On the gilded streets of Mayfair, few hedge fund managers are as blue-blooded and stereotypically British as Odey Asset Management.
In-keeping with this reputation, Odey has just hired Henry, Earl of Glamorgan for a position at the firm. Henry, also known as Robert Somerset or “Bobby Worcester”, is the 27-year-old son of the Duke of Beaufort (also called the Marquess of Worcester) and joined Odey earlier this month, according to the Financial Conduct Authority register. This is his first regulated role, although reports suggest he’s been working in hedge funds for a few years.

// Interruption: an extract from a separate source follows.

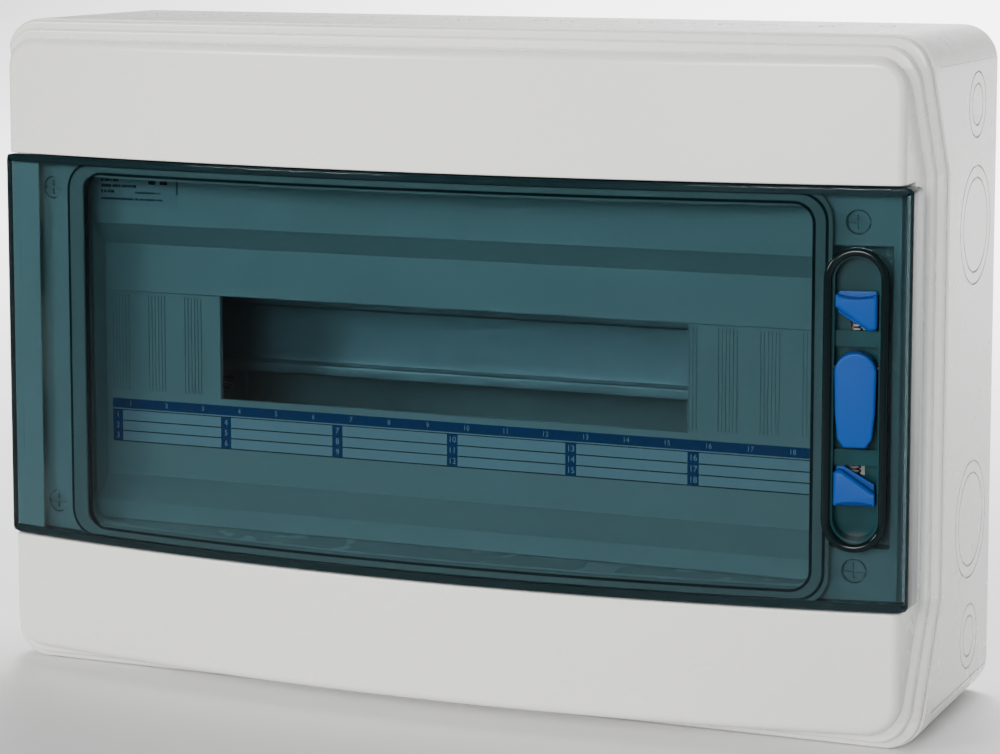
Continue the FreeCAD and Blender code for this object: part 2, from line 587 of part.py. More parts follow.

Odey, comparatively speaking, has a tendency to hire from the English upper classes. Partner Orlando Montagu is the son of the Earl of Sandwich, head of trading Ralph Beckett’s late father was the 4th Baron Grimthorpe, partner and fund manager James Grimston is a viscount and son of John Grimston, the 7th Earl of Verulam and partner Massey Roborough is a lord.
In many ways, hiring Robert is therefore in-keeping with tradition at the firm. He does, however, one day stand to inherit around £200m in property and investments – at least according to a blog about ‘Single Peers’ – so may not be in it for the money.
Still, hiring fund managers from privileged backgrounds may not be all it’s cracked up to be. A study published in August suggested that fund managers from the richest families produced returns 2.2% lower than those from poorer backgrounds.
Robert is the son of Henry John Fitzroy Somerset, Earl of Worcester and Tracy Worcester, who is an animal welfare activist. In a 2012 interview with the Independent, she didn’t exactly seem thrilled with her son’s choice of career.
“My attitude to that is, if you don’t understand the system, you can’t really criticise it,” she said. “What can you do? Absolutely nothing. But he’s going to go in and learn all about it and change the system from the inside. He’ll be a turncoat!”
Earl Henry/Robert joins Odey at a difficult time. Earlier this week, Odey revealed that it was “saying goodbye” to some its employees after its flagship fund fell by 49.5% over the past 12 months.